* WHAT YOU ARE ASKED TO DO: Only the lines from the start of the material through the line containing "stud_neck_r = 8.2; // [7.5:0.1:8.5]" are to be extracted, exactly as they appear.

[START OF DATA EXCERPT]

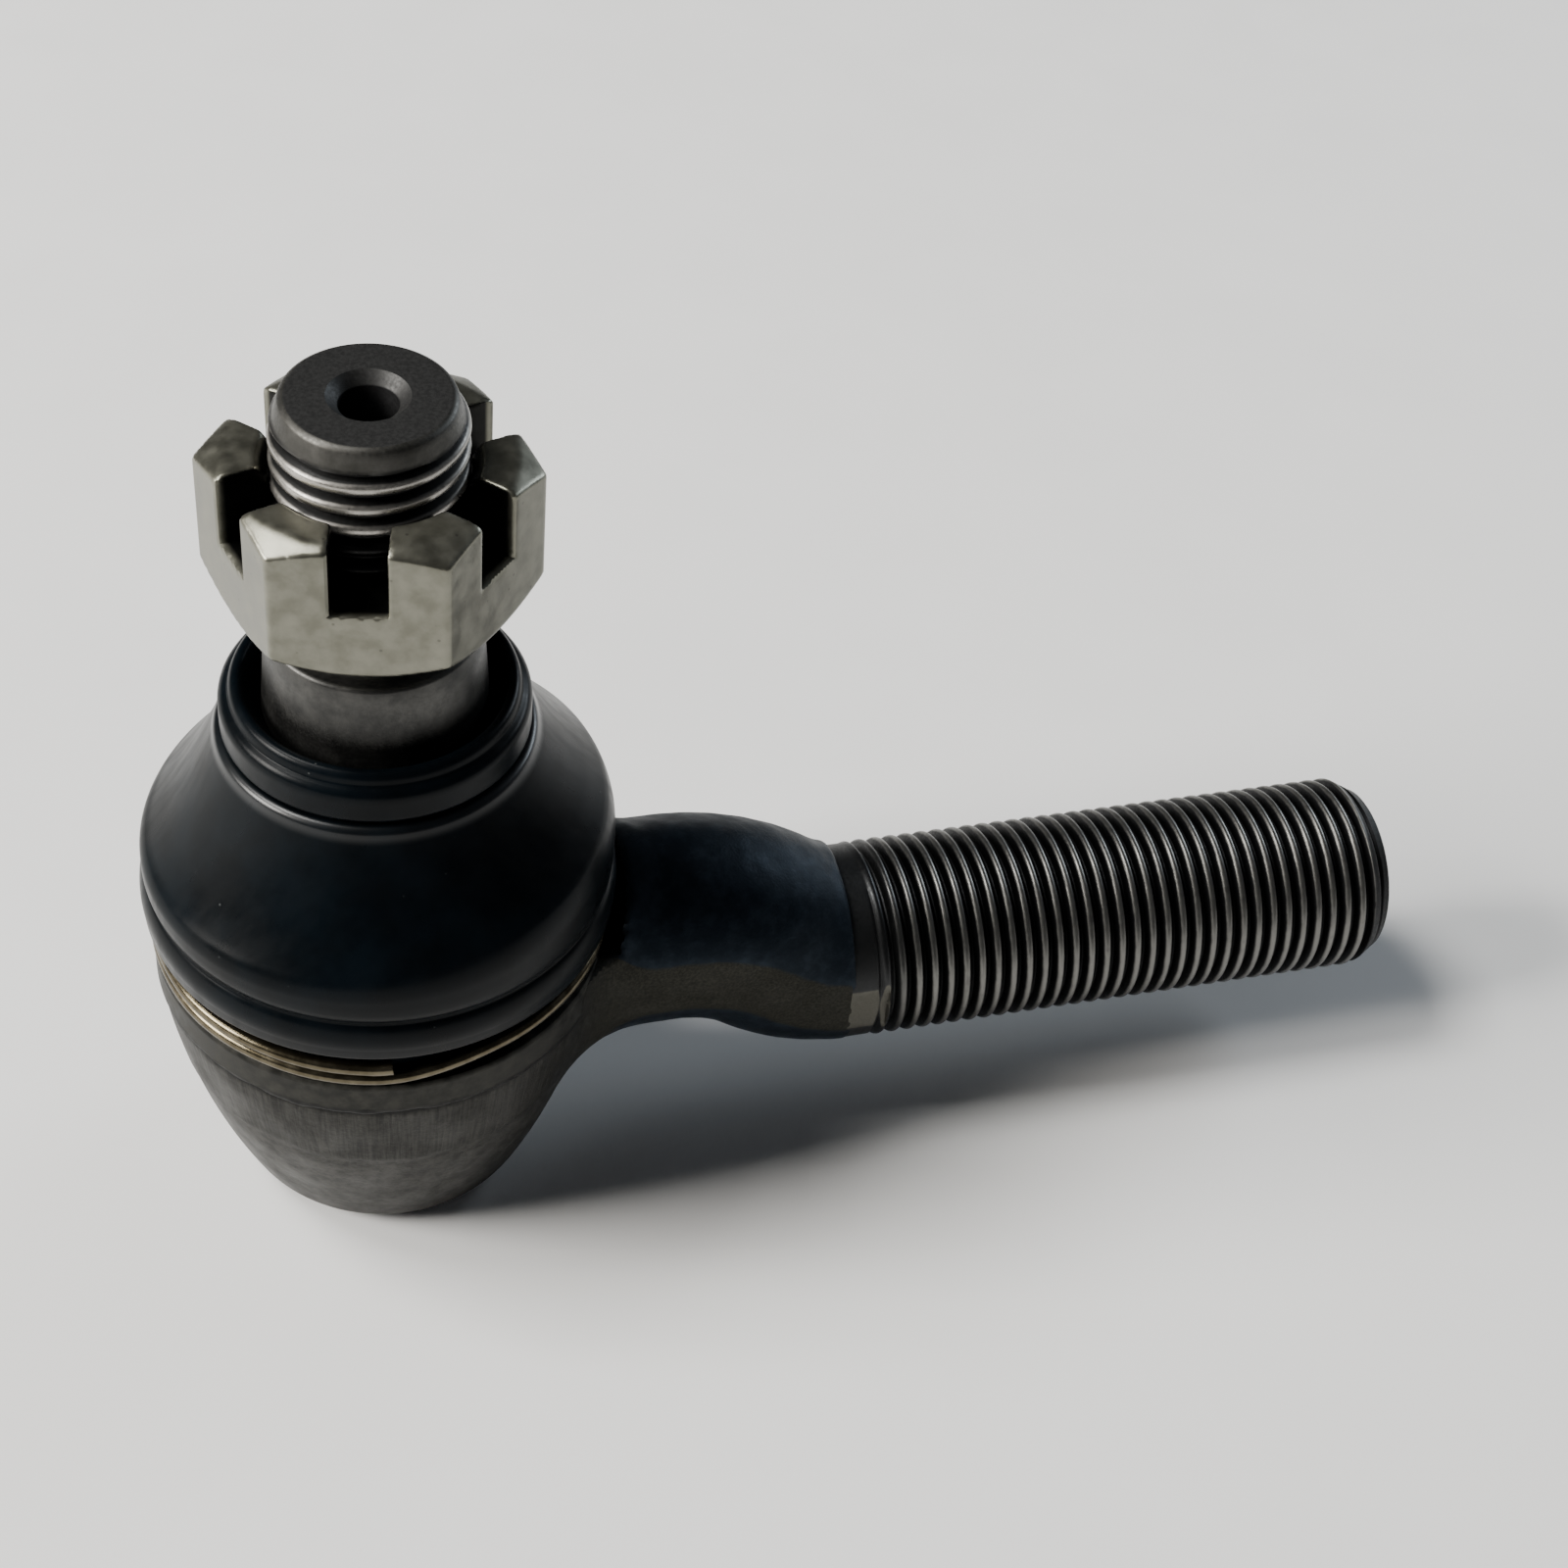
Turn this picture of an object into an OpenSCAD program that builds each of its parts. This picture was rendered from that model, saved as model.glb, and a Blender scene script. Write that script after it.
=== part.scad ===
// Tie rod end: a ball stud held in a forged socket whose neck carries an external thread.
// Z runs up the stud, X runs out along the threaded shank, Z = 0 is the socket's bottom face.
// Sizes are millimetres.

/* [Socket] */
// Radius of the turned band at the top of the socket
band_r = 25.5; // [25.2:0.1:25.7]
// Height of the lower edge of the turned band
band_z = 31.6; // [30:0.2:33]
// Height of the step that the boot ring sits on
ring_step_z = 36; // [35.5:0.1:36.5]
// Height of the socket's top face
cup_top_z = 41.6; // [41:0.2:42]
// Radius of the arc that the forged bowl's side follows
bowl_arc_r = 102; // [92:1:130]
// Radius of the bore that holds the seats
bore_r = 17.6; // [17.4:0.1:17.7]

/* [Ball joint] */
// Radius of the ball
ball_r = 15.5; // [15:0.1:15.5]
// Height of the ball's centre
ball_z = 24.5; // [24.3:0.1:24.8]
// Gap between the ball and its seats
ball_gap = 0.1; // [0.05:0.01:0.2]
// Radius of the stud's neck above the ball
stud_neck_r = 8.2; // [7.5:0.1:8.5]

/* [Stud] */
// Height of the stud's end face
stud_top_z = 109.5; // [106:0.5:114]
// Nominal thread size of the stud
stud_d = 19.7; // [19:0.1:19.9]
// Thread pitch of the stud
stud_pitch = 2.5; // [2:0.5:2.5]
// Radius of the small end of the 1:8 taper
taper_small_r = 11.3; // [11:0.1:11.6]
// Height of the small end of the taper
taper_top_z = 80.7; // [79:0.1:82]
// Height of the large end of the taper
taper_low_z = 60; // [58:0.5:61]
// Radius of the cotter pin hole
cotter_r = 2.4; // [2:0.1:2.6]

/* [Castle nut] */
// Width across the flats
nut_af = 30; // [28:0.5:32]
// Height of the nut with its prongs
nut_h = 16; // [14:0.5:20]
// Height of the nut's lower face
nut_z = 86.3; // [85.5:0.1:87.5]
// Depth of the slots
slot_depth = 8.1; // [6:0.1:9]
// Width of the slots
slot_w = 5.7; // [4.5:0.1:6.5]
// Direction of one flat, in degrees from the shank
nut_turn = 16.64; // [0:0.01:60]

/* [Shank] */
// Height of the shank's axis
shank_z = 20; // [19:0.5:22]
// Nominal thread size of the shank
shank_d = 24; // [22:0.5:24.5]
// Thread pitch of the shank
shank_pitch = 2; // [1.5:0.5:2]
// Distance from the stud's axis to the shank's end
shank_end_x = 125; // [101:2:149]
// Distance from the stud's axis to the first thread
thread_start_x = 57.5; // [57.5:0.5:61]
// Radius of the forged neck
neck_r = 12.5; // [12.2:0.1:12.6]
// Half distance between the neck's trimmed flats
neck_half_w = 11.4; // [11:0.1:12]

/* [Boot] */
// Radius of the bead around the foot of the boot
bead_r = 26.4; // [26:0.1:26.8]
// Height of the crease above the bead
crease_z = 46.8; // [46:0.1:48]
// Radius of the collar at the top of the boot
collar_r = 16.45; // [16.2:0.05:17]
// Height of the collar's top
collar_top_z = 73.1; // [72.6:0.1:74]
// Thickness of the rubber
rubber_t = 2.3; // [1.8:0.1:2.6]
// Thickness of the wire in the retaining ring
wire_d = 1.6; // [1.4:0.1:1.7]

/* [Hidden] */
$fn = 96;

// Socket
bowl_r_max = 25.9;          // radius that the forged bowl's side would reach at bowl_mid_z
bowl_mid_z = 42.6;          // height of the centre of the bowl's arc
base_r = 14.8;              // radius where the bottom face ends
lip_mouth_r = 10.8;         // opening that the rolled lip leaves in the bottom
cover_low_z = 6;            // underside of the cover's rim
cover_t = 2.4;              // plate thickness of the cover
foot_wall_r = 23.3;         // wall that the foot of the boot grips
neck_clear_r = 27.6;        // turned clearance around the boot's foot
shoulder_z = 34.8;          // shoulder that the upper seat bears on
seat_split_z = ball_z + 0.2;
takeup_gap = 0.9;           // space between the two seats
throat_low_r = 14.4;        // throat above the upper seat
throat_slope = 0.48;        // widening of the throat, clear of the swinging stud
sphere_gap_r = ball_r + ball_gap;

// Neck: an oblique length steps the forging from its height at the bowl down to the shank's axis
neck_z = 28.7;
neck_low_x = 8;
bend_high_x = 38;
bend_low_x = 53;
bend_fall = neck_z - shank_z;
bend_angle = atan2(bend_fall, bend_low_x - bend_high_x);
bend_len = norm([bend_fall, bend_low_x - bend_high_x]);
bend_r = neck_r - 0.05;     // the oblique length is a little thinner than the ends
knuckle_r = neck_r - 0.02;  // rounding at each bend
turned_start_x = 54.8;      // where the lathe-turned blank begins
flat_end_x = 57;            // where the trimmed flats run out
shank_r = shank_d / 2;
blank_r = shank_r - 0.2;    // turned length between the forged neck and the thread
end_chamfer = 3;            // length of the chamfer at the shank's end
end_face_r = shank_r - 1.8;

// Stud
stud_r = stud_d / 2;
taper_low_r = taper_small_r + (taper_top_z - taper_low_z) / 16;
relief_r = 8.5;             // undercut between the thread and the taper
dog_r = 8.75;               // plain lead-in above the thread, widening downwards
dog_low_r = 9.25;
dog_len = 2.9;
face_r = 8.16;              // rim of the end face
centre_r = 2.95;            // blind centre hole in the end face
centre_mouth_r = 4.15;
centre_depth = 5;
flare_low_z = 53.5;         // where the neck starts to flare to the taper
cotter_z = nut_z + nut_h - slot_depth + cotter_r + 0.7;
cotter_turn = nut_turn;

// Boot
skirt_in_r = foot_wall_r + 0.1;
skirt_t = 0.65;
skirt_low_z = ring_step_z + 0.1;
bead_low_z = 40.9;
wall_r = 26;                // short upright wall above the crease
shoulder_r = 5.5;           // rounding from the upright wall to the cone
shoulder_low_z = 50.4;
shoulder_turn = 35;
cone_top_r = 17.2;          // top of the cone, at the groove under the collar
cone_top_z = 66.5;
cone_sag = 0.5;             // how far the cone's side bows in
collar_low_z = 67.9;
collar_groove_r = 15.4;
lip_z = 70.1;               // sealing lip against the stud
stud_gap = 0.15;            // running gap of the lip and the insert
insert_low_z = 65.9;
insert_high_z = 69.3;
insert_t = 1.5;

// Radius of the forged bowl at a height
function bowl_r(z) = bowl_r_max - bowl_arc_r + sqrt(pow(bowl_arc_r, 2) - pow(bowl_mid_z - z, 2));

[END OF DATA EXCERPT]

* RESPONSE FOR THIS EXERCISE:
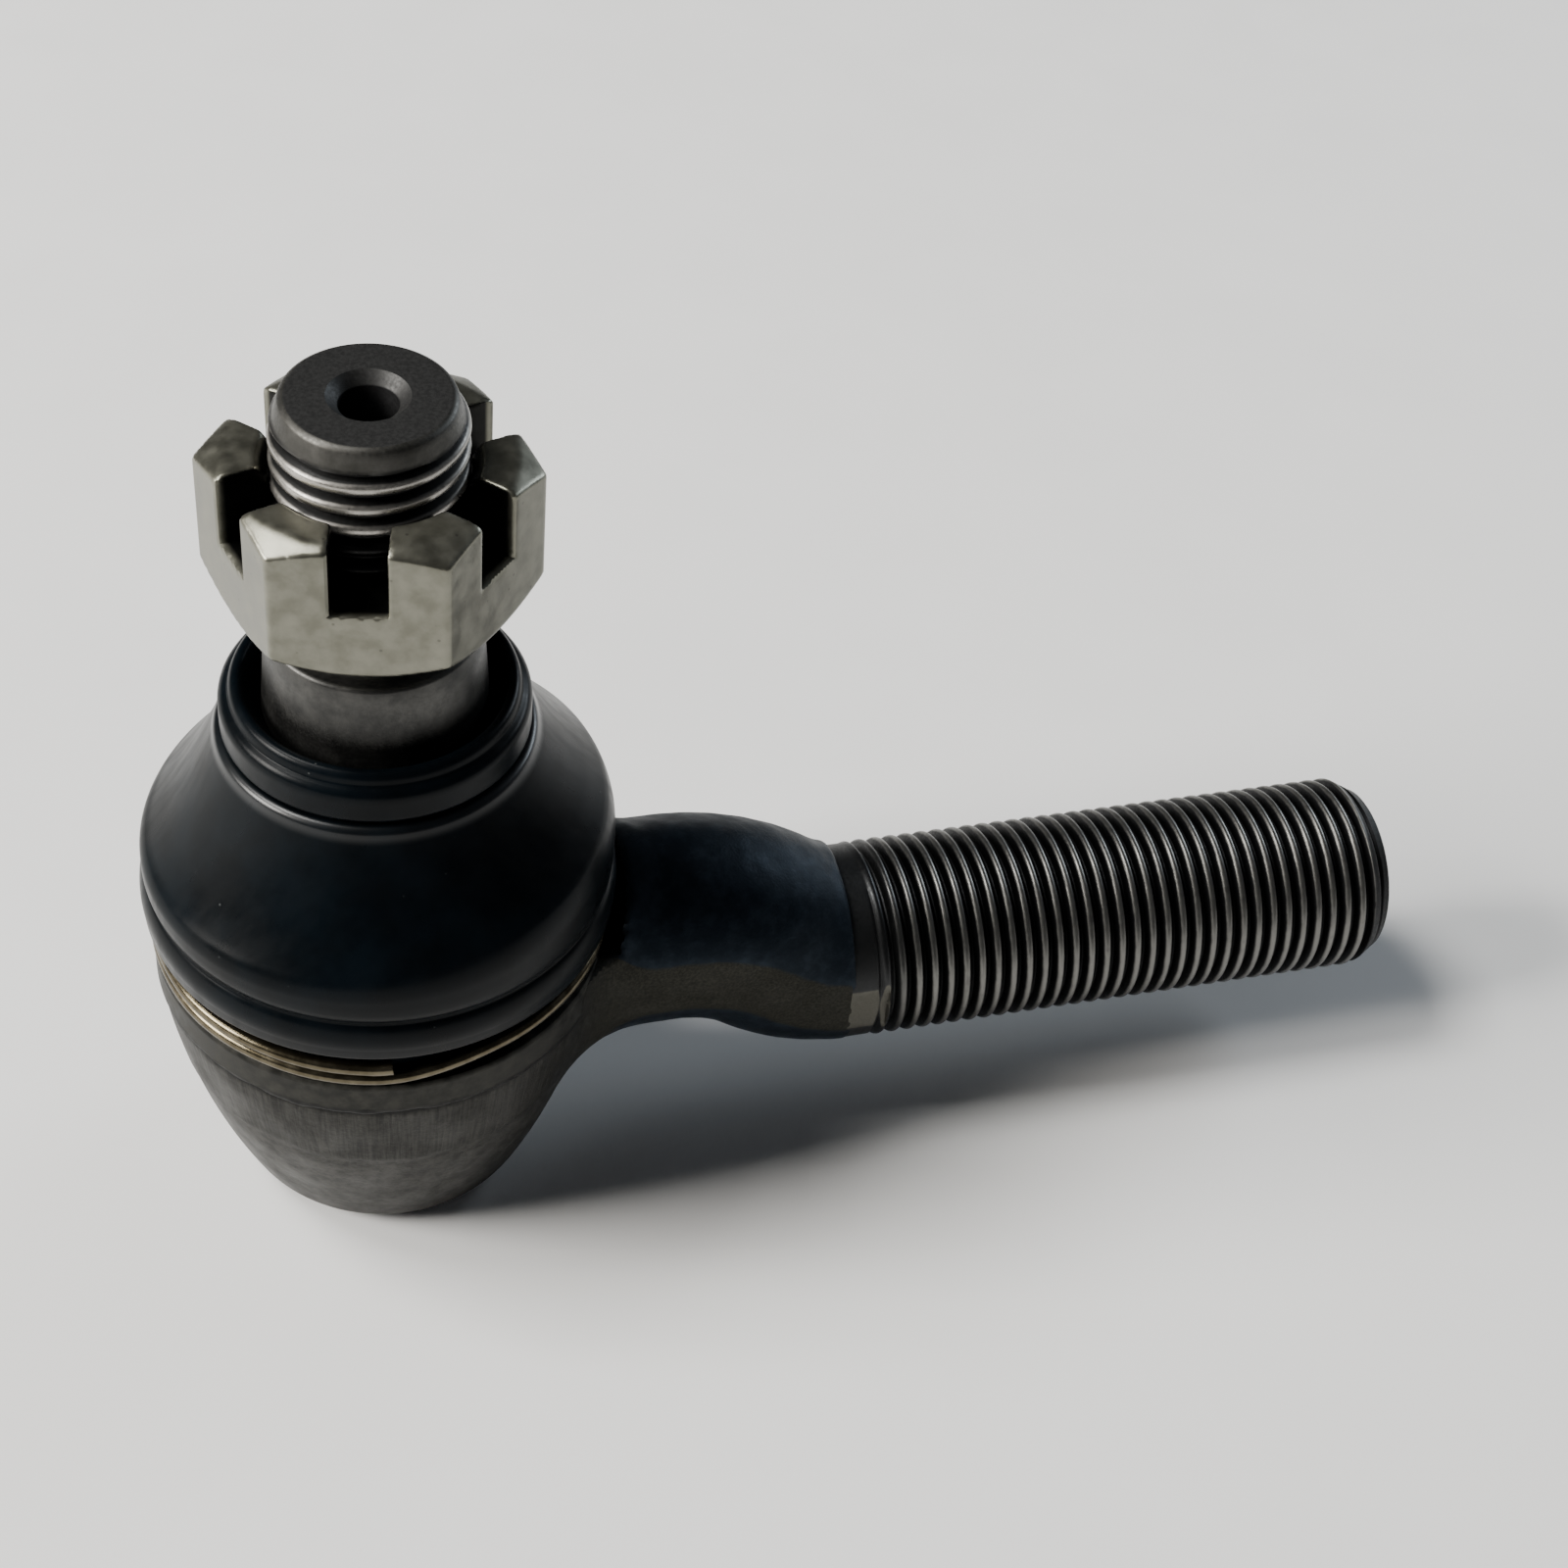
Turn this picture of an object into an OpenSCAD program that builds each of its parts. This picture was rendered from that model, saved as model.glb, and a Blender scene script. Write that script after it.
=== part.scad ===
// Tie rod end: a ball stud held in a forged socket whose neck carries an external thread.
// Z runs up the stud, X runs out along the threaded shank, Z = 0 is the socket's bottom face.
// Sizes are millimetres.

/* [Socket] */
// Radius of the turned band at the top of the socket
band_r = 25.5; // [25.2:0.1:25.7]
// Height of the lower edge of the turned band
band_z = 31.6; // [30:0.2:33]
// Height of the step that the boot ring sits on
ring_step_z = 36; // [35.5:0.1:36.5]
// Height of the socket's top face
cup_top_z = 41.6; // [41:0.2:42]
// Radius of the arc that the forged bowl's side follows
bowl_arc_r = 102; // [92:1:130]
// Radius of the bore that holds the seats
bore_r = 17.6; // [17.4:0.1:17.7]

/* [Ball joint] */
// Radius of the ball
ball_r = 15.5; // [15:0.1:15.5]
// Height of the ball's centre
ball_z = 24.5; // [24.3:0.1:24.8]
// Gap between the ball and its seats
ball_gap = 0.1; // [0.05:0.01:0.2]
// Radius of the stud's neck above the ball
stud_neck_r = 8.2; // [7.5:0.1:8.5]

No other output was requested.